--- BEGIN Material shown ---

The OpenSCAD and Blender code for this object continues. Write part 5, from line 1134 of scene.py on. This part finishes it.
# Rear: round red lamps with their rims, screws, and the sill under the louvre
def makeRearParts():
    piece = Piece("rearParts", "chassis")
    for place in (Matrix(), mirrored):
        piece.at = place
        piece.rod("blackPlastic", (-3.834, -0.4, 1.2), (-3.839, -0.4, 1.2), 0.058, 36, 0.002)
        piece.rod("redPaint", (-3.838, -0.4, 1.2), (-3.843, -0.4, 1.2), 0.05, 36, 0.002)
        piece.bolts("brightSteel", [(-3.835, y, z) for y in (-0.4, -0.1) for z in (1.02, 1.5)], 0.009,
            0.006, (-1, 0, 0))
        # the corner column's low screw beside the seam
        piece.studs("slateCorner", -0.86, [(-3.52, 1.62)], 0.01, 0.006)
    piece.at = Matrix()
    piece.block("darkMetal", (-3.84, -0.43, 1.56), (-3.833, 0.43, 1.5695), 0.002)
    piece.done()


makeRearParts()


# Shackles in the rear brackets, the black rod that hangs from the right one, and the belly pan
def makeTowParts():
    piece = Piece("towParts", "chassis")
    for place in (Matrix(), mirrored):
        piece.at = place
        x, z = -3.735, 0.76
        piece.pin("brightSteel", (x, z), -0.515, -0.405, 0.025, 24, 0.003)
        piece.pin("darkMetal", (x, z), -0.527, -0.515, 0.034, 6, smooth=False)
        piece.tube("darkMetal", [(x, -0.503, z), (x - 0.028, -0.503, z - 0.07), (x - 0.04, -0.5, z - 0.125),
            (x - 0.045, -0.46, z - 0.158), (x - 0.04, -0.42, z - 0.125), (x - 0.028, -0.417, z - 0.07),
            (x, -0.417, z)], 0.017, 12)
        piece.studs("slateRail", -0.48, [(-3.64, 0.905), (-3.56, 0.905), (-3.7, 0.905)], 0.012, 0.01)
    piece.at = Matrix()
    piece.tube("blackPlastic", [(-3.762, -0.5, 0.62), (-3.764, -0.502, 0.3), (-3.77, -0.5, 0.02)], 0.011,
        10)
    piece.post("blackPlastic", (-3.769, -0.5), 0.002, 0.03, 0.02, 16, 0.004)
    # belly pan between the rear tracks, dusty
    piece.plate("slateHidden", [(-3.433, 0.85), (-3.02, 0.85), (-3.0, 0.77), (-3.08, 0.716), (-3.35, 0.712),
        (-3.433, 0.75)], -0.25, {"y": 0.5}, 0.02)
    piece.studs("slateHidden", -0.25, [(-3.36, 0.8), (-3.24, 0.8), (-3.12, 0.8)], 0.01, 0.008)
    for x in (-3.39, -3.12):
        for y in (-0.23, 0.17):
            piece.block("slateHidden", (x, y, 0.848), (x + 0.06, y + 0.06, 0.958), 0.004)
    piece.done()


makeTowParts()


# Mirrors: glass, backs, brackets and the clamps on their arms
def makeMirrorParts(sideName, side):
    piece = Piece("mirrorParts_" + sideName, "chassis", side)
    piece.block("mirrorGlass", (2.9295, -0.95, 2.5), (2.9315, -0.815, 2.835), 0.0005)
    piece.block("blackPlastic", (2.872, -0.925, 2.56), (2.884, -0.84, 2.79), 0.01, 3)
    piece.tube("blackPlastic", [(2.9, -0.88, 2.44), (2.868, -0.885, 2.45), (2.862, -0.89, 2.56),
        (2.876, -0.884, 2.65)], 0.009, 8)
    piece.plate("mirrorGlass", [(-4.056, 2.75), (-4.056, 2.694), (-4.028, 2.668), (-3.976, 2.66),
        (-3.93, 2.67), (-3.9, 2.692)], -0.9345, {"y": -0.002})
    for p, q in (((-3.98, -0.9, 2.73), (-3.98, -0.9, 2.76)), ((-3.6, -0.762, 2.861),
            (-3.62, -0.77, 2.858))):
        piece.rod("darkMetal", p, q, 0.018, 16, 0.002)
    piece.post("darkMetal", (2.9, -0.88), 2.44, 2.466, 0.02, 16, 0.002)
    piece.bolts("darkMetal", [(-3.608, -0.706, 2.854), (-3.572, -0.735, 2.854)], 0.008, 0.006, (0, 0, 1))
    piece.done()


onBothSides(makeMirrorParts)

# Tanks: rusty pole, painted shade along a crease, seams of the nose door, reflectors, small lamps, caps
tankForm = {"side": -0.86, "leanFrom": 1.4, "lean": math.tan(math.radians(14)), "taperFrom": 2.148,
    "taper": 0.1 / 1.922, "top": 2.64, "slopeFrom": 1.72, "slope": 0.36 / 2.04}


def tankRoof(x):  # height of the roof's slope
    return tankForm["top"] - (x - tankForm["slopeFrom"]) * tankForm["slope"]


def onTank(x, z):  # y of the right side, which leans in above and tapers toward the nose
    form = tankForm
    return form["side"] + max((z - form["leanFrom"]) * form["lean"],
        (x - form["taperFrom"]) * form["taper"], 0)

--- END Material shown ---
--- BEGIN Material shown ---

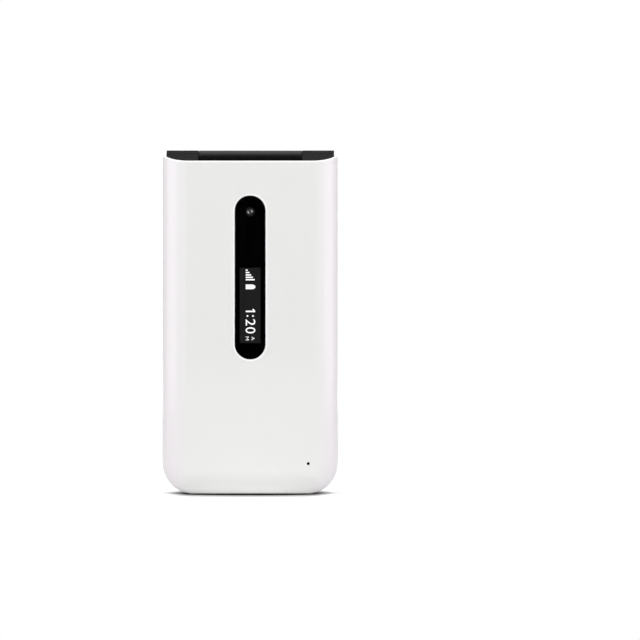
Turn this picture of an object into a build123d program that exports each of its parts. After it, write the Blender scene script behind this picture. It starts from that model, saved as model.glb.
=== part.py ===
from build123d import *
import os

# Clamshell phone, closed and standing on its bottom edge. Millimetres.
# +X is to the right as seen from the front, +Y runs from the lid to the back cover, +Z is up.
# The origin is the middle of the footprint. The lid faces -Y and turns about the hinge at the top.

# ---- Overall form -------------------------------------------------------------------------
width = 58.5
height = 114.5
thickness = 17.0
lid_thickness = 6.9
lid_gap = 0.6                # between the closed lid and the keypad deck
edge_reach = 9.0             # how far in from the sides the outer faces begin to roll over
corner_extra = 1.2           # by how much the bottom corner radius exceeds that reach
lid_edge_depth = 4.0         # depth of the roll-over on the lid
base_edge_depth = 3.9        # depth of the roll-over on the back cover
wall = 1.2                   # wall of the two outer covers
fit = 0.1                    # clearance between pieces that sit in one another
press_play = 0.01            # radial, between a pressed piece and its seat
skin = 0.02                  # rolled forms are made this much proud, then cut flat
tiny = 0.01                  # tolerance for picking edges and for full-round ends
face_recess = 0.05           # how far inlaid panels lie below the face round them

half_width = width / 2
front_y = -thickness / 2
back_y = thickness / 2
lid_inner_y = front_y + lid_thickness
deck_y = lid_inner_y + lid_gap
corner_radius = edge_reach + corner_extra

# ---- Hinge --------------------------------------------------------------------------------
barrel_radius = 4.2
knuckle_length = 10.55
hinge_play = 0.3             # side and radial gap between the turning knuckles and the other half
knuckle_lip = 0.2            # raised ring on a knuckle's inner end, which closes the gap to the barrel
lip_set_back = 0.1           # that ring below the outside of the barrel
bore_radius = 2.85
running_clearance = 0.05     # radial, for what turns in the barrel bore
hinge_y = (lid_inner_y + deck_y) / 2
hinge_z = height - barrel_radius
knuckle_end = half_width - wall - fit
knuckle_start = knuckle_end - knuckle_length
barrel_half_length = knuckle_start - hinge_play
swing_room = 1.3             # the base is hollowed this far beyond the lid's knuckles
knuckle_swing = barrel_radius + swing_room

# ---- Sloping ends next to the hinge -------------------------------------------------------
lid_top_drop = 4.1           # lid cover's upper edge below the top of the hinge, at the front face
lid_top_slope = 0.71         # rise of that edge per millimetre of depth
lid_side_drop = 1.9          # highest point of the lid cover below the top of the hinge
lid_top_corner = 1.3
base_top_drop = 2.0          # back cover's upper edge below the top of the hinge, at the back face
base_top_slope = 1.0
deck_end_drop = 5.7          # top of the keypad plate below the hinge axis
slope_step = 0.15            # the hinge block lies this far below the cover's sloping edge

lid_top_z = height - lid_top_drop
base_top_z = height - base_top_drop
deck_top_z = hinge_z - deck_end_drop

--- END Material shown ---

Reproduce verbatim only the segment of the listing bounded by the line containing "Turn this picture" and the line containing "corner_radius = edge_reach + corner_extra", with both boundary lines included.

Reply
Turn this picture of an object into a build123d program that exports each of its parts. After it, write the Blender scene script behind this picture. It starts from that model, saved as model.glb.
=== part.py ===
from build123d import *
import os

# Clamshell phone, closed and standing on its bottom edge. Millimetres.
# +X is to the right as seen from the front, +Y runs from the lid to the back cover, +Z is up.
# The origin is the middle of the footprint. The lid faces -Y and turns about the hinge at the top.

# ---- Overall form -------------------------------------------------------------------------
width = 58.5
height = 114.5
thickness = 17.0
lid_thickness = 6.9
lid_gap = 0.6                # between the closed lid and the keypad deck
edge_reach = 9.0             # how far in from the sides the outer faces begin to roll over
corner_extra = 1.2           # by how much the bottom corner radius exceeds that reach
lid_edge_depth = 4.0         # depth of the roll-over on the lid
base_edge_depth = 3.9        # depth of the roll-over on the back cover
wall = 1.2                   # wall of the two outer covers
fit = 0.1                    # clearance between pieces that sit in one another
press_play = 0.01            # radial, between a pressed piece and its seat
skin = 0.02                  # rolled forms are made this much proud, then cut flat
tiny = 0.01                  # tolerance for picking edges and for full-round ends
face_recess = 0.05           # how far inlaid panels lie below the face round them

half_width = width / 2
front_y = -thickness / 2
back_y = thickness / 2
lid_inner_y = front_y + lid_thickness
deck_y = lid_inner_y + lid_gap
corner_radius = edge_reach + corner_extra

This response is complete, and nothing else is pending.